= Albin Swoboda Jr. =

German opera singer

Albin Swoboda Jr. (19 March 1883 - 5 January 1970) was a German operatic bass-baritone. Born in Dresden, he was the son of tenor and actor Albin Swoboda Sr. and soprano Friederike Fischer; both of whom were luminaries of the "Golden Age" of Viennese operetta. His grandfather, Joseph Wilhelm Swoboda, also had an important career as a tenor and opera director in Vienna. In 1910 he became romantically involved with opera singer Anna Sutter. Sutter had broken off a relationship with conductor Aloys Obrist around the same time, and Obrist became highly distraught by the situation. On 29 June 1910, Obrist broke into Sutter's apartment, murdered her, and committed suicide in the presence of Swoboda who was unable to stop him.

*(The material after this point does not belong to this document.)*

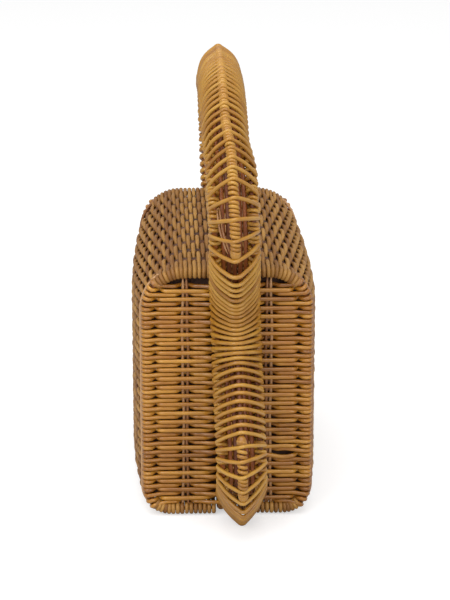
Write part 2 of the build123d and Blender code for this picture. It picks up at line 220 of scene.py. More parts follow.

Swoboda's more-than-40-year-long career was largely based with the Staatsoper Stuttgart where he created roles in several world premieres, including parts in Richard Strauss's Ariadne auf Naxos (1912, Harlequin), Walter Braunfels' Ulenspiegel (1913), Max von Schillings' Mona Lisa (1915, Masolini Pedruzzi), Siegfried Wagner's An allem ist Hütchen schuld! (1917, Teufel), Ture Rangström's Die Kronbraut (1919), Paul Hindemith's Das Nusch-Nuschi (1921, Mung Tha Bya), Egon Wellesz's Scherz, List und Rache (1928), Nico Dostal's Monika (1937), Dostal's Die ungarische Hochzeit (1939, Josef Kismarty), and Franz Grothe's Die Nacht mit Casanova (1942). In 1919 he portrayed the role of Don Diego in the world premiere of Othmar Schoeck's Don Ranudo de Colibrados at the Zurich Opera House. He died in Stuttgart at the age of 86.